On May 7, OpenAI made gpt-realtime-2 generally available in the Realtime API at roughly $0.25 to $0.35 per minute of conversation, with GPT-5-class reasoning, 128K context, native translation, and 70+ languages. Coverage: TechCrunch, OpenAI's announcement, and a clean teardown at DataCamp. Five days later, on May 12, Vapi closed a $50M Series B at a $500M valuation and publicly positioned itself as the enterprise infrastructure layer, with Amazon Ring running 100% of inbound through them. Two days after that, Synthflow's enterprise page started leading with two deal proof points: a $230M multinational BPO operator running 40+ branded agents at 600K calls per month, and a top U.S.-based CRM platform white-labeling Synthflow at 500K calls per month, both inside 60 days. The full receipts are on Synthflow's enterprise comparison page.

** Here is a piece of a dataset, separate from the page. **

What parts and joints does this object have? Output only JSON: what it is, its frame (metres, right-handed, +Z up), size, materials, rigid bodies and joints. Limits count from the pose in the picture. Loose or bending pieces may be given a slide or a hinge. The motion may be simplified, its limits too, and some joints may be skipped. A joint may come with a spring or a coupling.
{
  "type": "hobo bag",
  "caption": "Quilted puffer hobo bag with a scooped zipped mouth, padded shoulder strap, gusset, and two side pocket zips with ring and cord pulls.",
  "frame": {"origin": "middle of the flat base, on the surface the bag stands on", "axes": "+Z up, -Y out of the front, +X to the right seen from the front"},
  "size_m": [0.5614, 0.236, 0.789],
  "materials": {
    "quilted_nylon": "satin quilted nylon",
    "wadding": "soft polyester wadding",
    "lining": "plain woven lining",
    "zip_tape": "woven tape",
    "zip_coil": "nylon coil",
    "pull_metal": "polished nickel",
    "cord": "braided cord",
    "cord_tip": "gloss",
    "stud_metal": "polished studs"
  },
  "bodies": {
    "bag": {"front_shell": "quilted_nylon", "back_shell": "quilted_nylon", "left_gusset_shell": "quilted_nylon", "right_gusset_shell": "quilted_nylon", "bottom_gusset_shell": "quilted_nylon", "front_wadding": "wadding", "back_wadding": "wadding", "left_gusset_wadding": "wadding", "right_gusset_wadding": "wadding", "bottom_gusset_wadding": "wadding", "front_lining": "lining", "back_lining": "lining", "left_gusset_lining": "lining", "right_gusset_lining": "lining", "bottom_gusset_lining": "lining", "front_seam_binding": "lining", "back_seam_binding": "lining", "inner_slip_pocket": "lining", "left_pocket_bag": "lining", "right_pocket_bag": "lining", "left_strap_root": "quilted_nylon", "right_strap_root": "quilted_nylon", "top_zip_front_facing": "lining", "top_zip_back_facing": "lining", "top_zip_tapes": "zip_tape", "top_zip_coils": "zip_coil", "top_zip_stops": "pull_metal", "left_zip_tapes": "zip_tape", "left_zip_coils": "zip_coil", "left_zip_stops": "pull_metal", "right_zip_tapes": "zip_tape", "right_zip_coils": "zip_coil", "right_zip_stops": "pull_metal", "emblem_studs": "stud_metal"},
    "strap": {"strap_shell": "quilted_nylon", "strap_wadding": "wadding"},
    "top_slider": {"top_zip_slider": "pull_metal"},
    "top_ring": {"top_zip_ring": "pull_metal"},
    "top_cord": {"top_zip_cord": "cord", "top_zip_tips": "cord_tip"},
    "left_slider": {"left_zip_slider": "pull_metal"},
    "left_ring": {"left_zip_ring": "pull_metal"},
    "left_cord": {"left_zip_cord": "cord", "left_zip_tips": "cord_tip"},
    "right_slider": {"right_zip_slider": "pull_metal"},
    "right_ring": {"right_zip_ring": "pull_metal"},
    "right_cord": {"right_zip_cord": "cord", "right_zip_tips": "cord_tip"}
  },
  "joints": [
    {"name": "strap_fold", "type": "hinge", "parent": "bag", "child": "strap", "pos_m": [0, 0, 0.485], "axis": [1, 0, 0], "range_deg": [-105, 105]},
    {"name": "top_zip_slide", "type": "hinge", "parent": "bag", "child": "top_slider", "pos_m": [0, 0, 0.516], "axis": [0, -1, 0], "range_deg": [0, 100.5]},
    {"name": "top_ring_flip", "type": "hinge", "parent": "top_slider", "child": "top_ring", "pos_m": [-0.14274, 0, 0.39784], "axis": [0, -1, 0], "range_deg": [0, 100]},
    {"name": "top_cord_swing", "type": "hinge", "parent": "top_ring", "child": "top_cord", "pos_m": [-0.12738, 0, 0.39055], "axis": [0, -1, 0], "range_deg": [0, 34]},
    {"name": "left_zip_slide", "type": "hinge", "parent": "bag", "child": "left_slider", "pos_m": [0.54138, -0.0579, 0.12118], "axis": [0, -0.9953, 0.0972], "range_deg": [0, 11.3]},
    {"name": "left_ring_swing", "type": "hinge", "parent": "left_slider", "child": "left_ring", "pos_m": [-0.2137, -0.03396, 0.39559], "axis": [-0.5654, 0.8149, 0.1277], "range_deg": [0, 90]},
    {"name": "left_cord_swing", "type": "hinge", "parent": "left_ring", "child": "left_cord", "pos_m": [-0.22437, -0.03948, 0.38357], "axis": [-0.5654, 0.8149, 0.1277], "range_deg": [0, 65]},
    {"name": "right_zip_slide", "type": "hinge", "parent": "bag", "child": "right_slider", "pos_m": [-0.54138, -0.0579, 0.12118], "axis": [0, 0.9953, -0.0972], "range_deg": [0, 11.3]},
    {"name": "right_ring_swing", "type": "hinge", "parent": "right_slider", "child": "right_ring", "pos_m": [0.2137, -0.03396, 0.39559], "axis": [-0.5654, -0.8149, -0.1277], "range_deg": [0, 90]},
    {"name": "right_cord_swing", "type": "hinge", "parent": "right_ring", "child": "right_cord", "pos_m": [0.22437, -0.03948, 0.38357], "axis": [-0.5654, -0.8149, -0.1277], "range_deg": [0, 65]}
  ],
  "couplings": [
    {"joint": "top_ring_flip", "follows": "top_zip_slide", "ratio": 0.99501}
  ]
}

Eleven days. Three events. One outcome. The middle of the AI voice stack collapsed, and an agency owner with five clients is the only customer left in the room nobody is engineering for.

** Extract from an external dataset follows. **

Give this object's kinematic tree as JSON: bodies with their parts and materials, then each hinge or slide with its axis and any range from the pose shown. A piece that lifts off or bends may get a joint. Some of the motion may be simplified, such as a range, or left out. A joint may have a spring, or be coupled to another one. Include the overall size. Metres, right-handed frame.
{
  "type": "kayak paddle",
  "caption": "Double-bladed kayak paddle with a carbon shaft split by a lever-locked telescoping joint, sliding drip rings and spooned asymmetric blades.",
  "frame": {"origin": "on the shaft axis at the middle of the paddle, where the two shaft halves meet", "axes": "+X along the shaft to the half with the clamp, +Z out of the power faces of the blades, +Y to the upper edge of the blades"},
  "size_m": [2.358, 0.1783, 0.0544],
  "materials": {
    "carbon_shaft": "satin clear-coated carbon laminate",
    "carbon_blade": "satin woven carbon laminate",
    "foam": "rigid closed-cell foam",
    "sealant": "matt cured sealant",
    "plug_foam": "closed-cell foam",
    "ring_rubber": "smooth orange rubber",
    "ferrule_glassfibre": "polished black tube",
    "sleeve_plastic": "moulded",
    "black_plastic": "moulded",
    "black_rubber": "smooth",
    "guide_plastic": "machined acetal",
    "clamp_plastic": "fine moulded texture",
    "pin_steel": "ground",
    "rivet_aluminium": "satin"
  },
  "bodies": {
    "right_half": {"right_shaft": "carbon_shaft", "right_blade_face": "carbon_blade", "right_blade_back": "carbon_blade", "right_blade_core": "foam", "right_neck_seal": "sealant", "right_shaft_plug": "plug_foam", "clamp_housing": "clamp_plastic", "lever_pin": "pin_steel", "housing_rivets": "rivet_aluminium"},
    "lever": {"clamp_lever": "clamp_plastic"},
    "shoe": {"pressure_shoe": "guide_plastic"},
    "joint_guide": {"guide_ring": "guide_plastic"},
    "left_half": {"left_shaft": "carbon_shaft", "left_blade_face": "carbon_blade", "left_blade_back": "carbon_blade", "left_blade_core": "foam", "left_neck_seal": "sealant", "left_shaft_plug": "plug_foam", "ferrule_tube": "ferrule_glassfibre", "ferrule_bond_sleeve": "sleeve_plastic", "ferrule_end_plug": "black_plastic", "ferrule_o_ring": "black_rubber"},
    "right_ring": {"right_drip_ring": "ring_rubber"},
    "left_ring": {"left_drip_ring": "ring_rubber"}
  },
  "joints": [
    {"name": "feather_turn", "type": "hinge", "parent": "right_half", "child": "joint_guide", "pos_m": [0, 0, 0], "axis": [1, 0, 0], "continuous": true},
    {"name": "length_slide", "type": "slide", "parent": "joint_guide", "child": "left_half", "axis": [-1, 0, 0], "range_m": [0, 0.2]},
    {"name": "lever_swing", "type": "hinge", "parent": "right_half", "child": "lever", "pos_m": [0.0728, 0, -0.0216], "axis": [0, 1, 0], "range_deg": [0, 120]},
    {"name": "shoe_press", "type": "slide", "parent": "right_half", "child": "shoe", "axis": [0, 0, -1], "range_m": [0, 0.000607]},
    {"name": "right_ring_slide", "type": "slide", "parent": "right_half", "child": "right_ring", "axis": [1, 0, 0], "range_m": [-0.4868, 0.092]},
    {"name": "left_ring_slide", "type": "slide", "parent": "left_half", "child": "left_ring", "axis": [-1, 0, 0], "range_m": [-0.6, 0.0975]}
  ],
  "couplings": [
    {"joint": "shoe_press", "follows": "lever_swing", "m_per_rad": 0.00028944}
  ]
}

Why this matters for AI voice agencies
For the last 18 months, the canonical AI voice agency stack was a wrapper or infra platform (Retell, Vapi, Voicerr, Synthflow) plus GoHighLevel plus Zapier plus Stripe plus Twilio plus a custom dashboard. The wrapper layer existed because the orchestration was hard. Stitching STT, an LLM, TTS, telephony, turn-taking, barge-in, latency tuning, and call quality together was a four-vendor problem with 200ms of jitter to manage. You paid the wrapper for the integration, not the model.